Saturday, May 13, 2006

If it Looks Like a Duck, Quacks Like A a Duck . . .

. . . but the AMA can't see or hear, than it must be a quack, right? I came across this interview with neurologist Dr. David Buchholz concerning migraines, and it contains some fantastic information about mis-use of current drug therapies, threshold levels and dietart/environmental triggers, and rebound headaches. While full of great information, I found this bit the most amusing:

Q: I have been diagnosed with cluster migraines, and I found no relief, despite heavy use of drugs and bills totaling $5,000. Then I attended acupuncture sessions from a local Chinese school of medicine. After three sessions I began to realize the timing and pain of my headaches were weakening. Today, I am headache free and have not taken anything out of my diet. My question: Why does Western medicine exclude the use of acupuncture? -- James Callender, Austin, Texas


As much as I'm glad you're doing well, and I occasionally hear similar stories, I'm unconvinced that acupuncture is the answer to headaches. I have no strong objection to trying it, except that I worry that going off in such a direction can distract a headache sufferer from successfully addressing what I see as the two key battles: avoiding rebound and reducing exposure to dietary triggers.

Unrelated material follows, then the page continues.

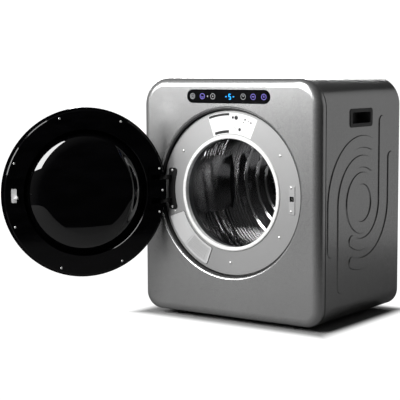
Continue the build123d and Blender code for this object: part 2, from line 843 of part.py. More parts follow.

What tickles me about that comment is the assumption that, much like western approaches to medicine, and acupuncturist would look at the patient, say "oh, you have migraines," then administer a cookie-cutter treatment the same way an MD would pass out Imitrex or Topamax. Any acupuncturist worth their degree would investigate triggers, patterns, diet, exercise, ect. Last time I checked, that's what being holistic practitioner was all about - root and branch.

That one pet-peeve aside, the interview investigates some through-provoking questions and includes links to selected tables in the good Doctor's book "Heal Your Headache."